A Q&A with Alleria Stanley, South Carolina-born veteran and advocate for trans service members

Alleria Stanley, SPARTA Advocacy Director

It’s the first week of legislative action in 2024, and South Carolina lawmakers are already debating a bill (H. 4624) that would ban medically necessary care for transgender people under age 18. 

This ideologically motivated attack goes against the recommendations of medical professionals and would harm South Carolina children if signed into law. It is also a threat to military families with transgender children who get assigned to one of our state’s military installations. 

Thanks to the patchwork of discriminatory laws against LGBTQ children and adults, this is increasingly becoming a problem for service members and their families. As The Nation reported last year, anti-trans legislation is becoming a national security issue. 

Today on the blog we have a short interview with Alleria Stanley, a South Carolina-born combat veteran who retired after 20 years of service in the U.S. military. Alleria is also a transgender woman and a mother of five, and she serves as advocacy director for SPARTA, a transgender military advocacy organization. 

PAUL: What’s your South Carolina connection? 

ALLERIA: Funny enough, I was born and raised in Bamberg, S.C., and if that town sounds familiar, it’s because Nikki [Haley] is from there. Nikki used to come to my birthday parties. 

No way! Small state. 

We’re not in touch right now. But I remember growing up with her family, shopping at her mom’s store, I remember Ajit, Simi, all of them, the whole family. Nikki and I are similar age, we went to the same school together. She’d probably be very surprised at how I look now. 

In your current position, you keep an eye on the status of trans folks and trans children across the country. How has the wave of anti-transgender legislation across the U.S. affected military families, especially military families with trans kids? 

It is extremely heartbreaking and tragic and underreported and virtually unknown. In this country, we laud and place high on pillars our service members … and yet we’re willing to really hurt some of those families.  

We expect family separations if you are deployed to a combat zone. We expect family separations to go serve a tour in Korea, Bahrain, Qatar, Africa, et cetera. That’s expected. What’s not expected is when a family comes down on orders to a state that is hostile to members of that family, where serious negative effects can happen if they go in that state … 

So what happens is families are given a choice: You can choose to leave the service if you can, you can refuse the assignment and immediately leave the service and kill your career no matter how many years you’ve invested in it and no matter how much you enjoy and proudly serve. You can choose to split up – and we have many families who have chosen to split up and are living apart, not because their service member is overseas but because their service member is in Florida, Texas, Kansas, Missouri, in these states. And predominantly the military is in a lot of the states that are passing these laws. 

If a family gets assigned to a state where the law forbids them to obtain medical treatment, what can they do? What options do they really have?  

I would say one of the true benefits that came out of COVID was telehealth. And so sometimes you can find telehealth providers who will be willing to do the lab work, make the prescriptions... 

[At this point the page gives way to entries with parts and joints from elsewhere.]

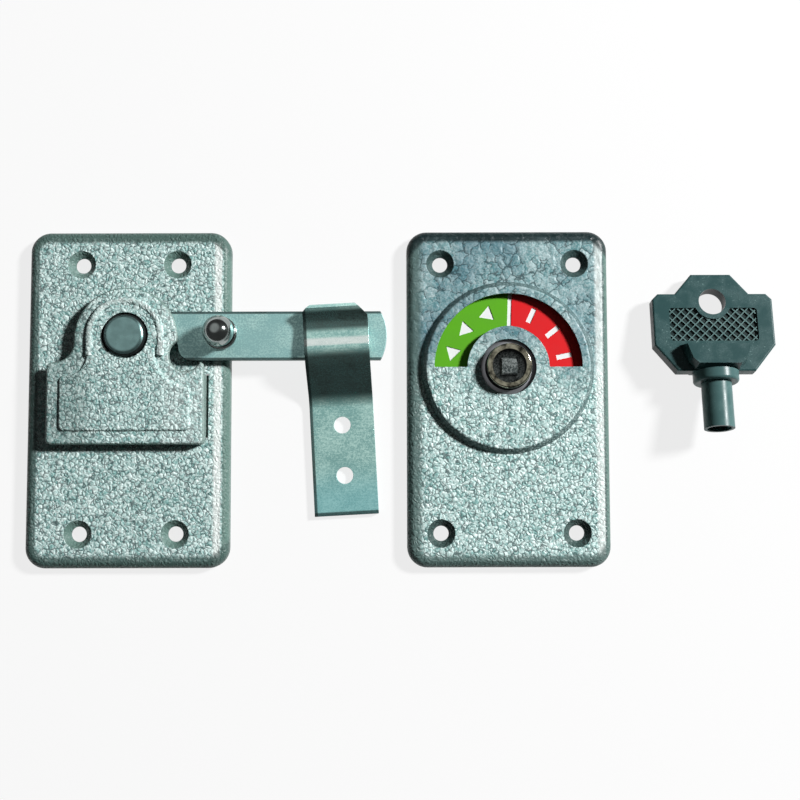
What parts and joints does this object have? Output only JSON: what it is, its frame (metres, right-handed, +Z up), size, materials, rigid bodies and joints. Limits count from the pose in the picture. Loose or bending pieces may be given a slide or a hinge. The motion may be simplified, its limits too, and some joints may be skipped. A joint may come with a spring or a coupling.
{
  "type": "cubicle door latch",
  "caption": "Cubicle door latch laid out as a kit: swinging arm unit, hooked keeper, outer unit with a green and red indicator, and emergency key.",
  "frame": {"origin": "on the surface that the kit lies on, under the centre of the whole kit", "axes": "+X from the arm unit to the key, +Y up the plates towards the arm's end, +Z up off the surface, out of the plates' faces"},
  "size_m": [0.221, 0.1, 0.018],
  "materials": {
    "hammered_paint": "silver-grey hammered enamel",
    "zinc_plate": "blue-white zinc plating, satin",
    "bright_strip": "bright zinc plating with drawn lines",
    "nickel": "polished nickel plating",
    "spring_steel": "oiled blue-grey spring steel",
    "white_plastic": "smooth white",
    "green_print": "smooth print, bright green",
    "red_print": "smooth print, bright red",
    "dark_plastic": "moulded dark grey, semi-matt"
  },
  "bodies": {
    "inner_unit": {"inner_plate": "hammered_paint", "latch_cover": "hammered_paint", "thrust_washer": "zinc_plate", "detent_spring": "spring_steel", "spring_posts": "zinc_plate"},
    "arm": {"latch_arm": "zinc_plate", "arm_knob": "nickel", "pivot_stud": "nickel", "retaining_washer": "zinc_plate", "retaining_ring": "spring_steel"},
    "keeper": {"keeper_hook": "bright_strip"},
    "outer_unit": {"outer_plate": "hammered_paint", "rear_strap": "zinc_plate", "friction_washer": "spring_steel"},
    "spindle": {"spindle_tube": "nickel", "drive_peg": "zinc_plate", "indicator_disc": "white_plastic", "green_label": "green_print", "red_label": "red_print"},
    "key": {"emergency_key": "dark_plastic"}
  },
  "joints": [
    {"name": "arm_swing", "type": "hinge", "parent": "inner_unit", "child": "arm", "pos_m": [-0.0805, 0.0182, 0], "axis": [0, 0, 1], "range_deg": [0, 180], "deforming": ["detent_spring"]},
    {"name": "keeper_lift", "type": "slide", "parent": "inner_unit", "child": "keeper", "axis": [0, 0, 1], "range_m": [0, 0.04]},
    {"name": "outer_unit_lift", "type": "slide", "parent": "inner_unit", "child": "outer_unit", "axis": [0, 0, 1], "range_m": [0, 0.04]},
    {"name": "indicator_turn", "type": "hinge", "parent": "outer_unit", "child": "spindle", "pos_m": [0.032, 0.0089, 0], "axis": [0, 0, 1], "range_deg": [-88, 92]},
    {"name": "key_lift", "type": "slide", "parent": "inner_unit", "child": "key", "axis": [0, 0, 1], "range_m": [0, 0.06]}
  ]
}
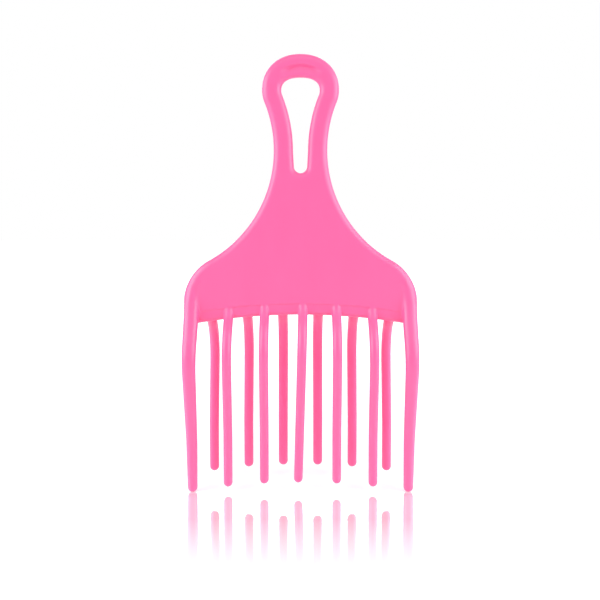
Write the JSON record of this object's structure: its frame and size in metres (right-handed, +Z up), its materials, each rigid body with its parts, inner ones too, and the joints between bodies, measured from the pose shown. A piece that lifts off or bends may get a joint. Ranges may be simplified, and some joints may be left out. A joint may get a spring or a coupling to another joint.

But many of the providers are afraid. They don’t want to deal with the legal costs, potential legal issues, higher insurance rates, and so we have many providers who are leaving the care industry, which again narrows the pool even further. 

So if you’re assigned to a state that changes its laws, if you’re sent to a state that is hostile to you — we see inquiries come in all the time: “Help, we’re assigned to —” insert state here. “What do we do?” And that’s where the network of peer support comes in handy. People can recommend a doctor that is willing to help or a method, and it’s entirely branch-specific. What you do depends on your branch’s guidelines and their regulations. To further complicate things … there is no one unifying policy, so it’s very much a case of Installation-Service Roulette. 

From your perspective as someone who talks to a lot of military leaders and service members, how do you see discriminatory laws affecting the strength and readiness of the military?  

It erodes us from within … Diversity is our strength, and it gives us more possibilities, and we prove that every day throughout our force. These laws erode that diversity, they restrict those who are willing to serve. Interestingly enough, transgender individuals serve at a rate of approximately twice as many as other demographics and identities. This was even during the ban. Transgender people have been serving in the military from the very beginning in the Revolutionary War, and they’ve been highly decorated doing that. 

Why shoot yourself in the foot? We have recruiting and retention issues right now, and we have high-quality, well-trained individuals who are having excess pressure and stress added to their military careers just because of who they are … It creates that stress to the point where unfortunately we are leading some of our service members to make tragic choices. During the bans we had over 50 individuals who lost their lives to suicide. Just the threats of bans have led people in the last year, 2023, to take their own lives… 

That erodes unit cohesion, efficiency, strength, all of it. It takes away from our core military readiness, and our mission should be focused purely on making sure we defend America to our utmost ability.